My post below rambles a bit, so to summarize for those who don't want to read it:
1. Is it time for me to initiate a sober R talk after months of my W initiating them while drunk? 2. Is sex a good idea even if I intend to eventually D should the W not change? She is not in an active A.
Originally Posted by bustorama
Does she make the 'open but don't tell' marriage proposals when she is sober too or just when drunk?
Only when drunk. She initiates no R conversation whatsoever when sober, but when drunk it's all she wants to talk about. I know one of the DB rules is essentially "no R talk, ever", but I want to address this. Every time she gets drunk she tearfully tells me she's sorry and doesn't want to D, and then occasionally that conversation wanders from "I love you, please don't leave me" to "I don't think I was ever attracted to you". The other night was the first time I've heard her complain about our SL, ever.
Originally Posted by bustorama
When she was first attracted to you, were there any things different about you then (physically, emotionally, activties) or in the way you interacted with/talked to her as compared to now?

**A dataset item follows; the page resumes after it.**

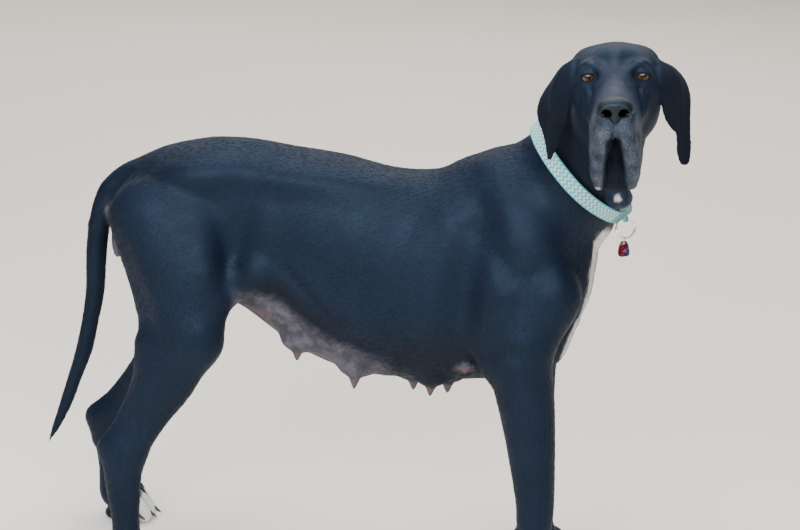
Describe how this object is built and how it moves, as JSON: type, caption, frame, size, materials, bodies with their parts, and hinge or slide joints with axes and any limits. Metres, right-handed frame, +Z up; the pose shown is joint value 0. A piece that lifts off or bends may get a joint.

I'll think on this. Physically I have always been in great shape and that hasn't changed. Like most guys in my sitch I do think I lost the breezy confidence I once absentmindedly possessed and I have been working on rebuilding that for 2+ years. But boy, hearing you W tell you that you don't satisfy her sure puts a wrench in that process.
Last night I was being playful and fun with her throughout the evening, and she was bristling as usual. I pushed past that and stayed lighthearted about things, joking and playing with the kids. My approach after Saturday is basically "W thinks I am not a good lover, but I know that's not true and what I'm capable of in the bedroom". I made an attempt to initiate once we got in bed, which she rebuffed. I smirked and told her "ok, your loss". It was quiet for a moment and she said "you need to be nicer to me" which has been her line for a long time: if I were nicer, she would be more attracted to me. I played it off and made a joke, which then lead to about ten minutes of her engaging in "talking about your day" type conversation before bed.
One last thing: W has offered to plan a birthday dinner for me and asked who I wanted to invite. I had previously told her I didn't want to do anything and would make my own plans as part of the "drop the rope" approach. Yesterday she asked again and I told her it would be fine, we can do something. But now I am wondering if it's sending the right message to have that kind of thing done.
Overall my entire DB approach had been "drop the rope" and "she had a PA and now needs to earn the right to stay in this marriage", but the Saturday convo has rattled me and changed that to where now I feel myself engaging and wanting to prove myself. I don't believe I've made any mistakes - I'm not pursuing or pressuring her - but I wonder if this makes sense. One of the things she said when drunk Saturday was basically "If I don't have sex I'm going to explode", and I told her I felt the same. I see this as an opportunity to engage in sex as a release for both of us, and see if it in turns builds connection. All of my other expectations remain in place: for us to stay married there needs to be full transparency about the PA, W needs to go to IC (I already do), etc.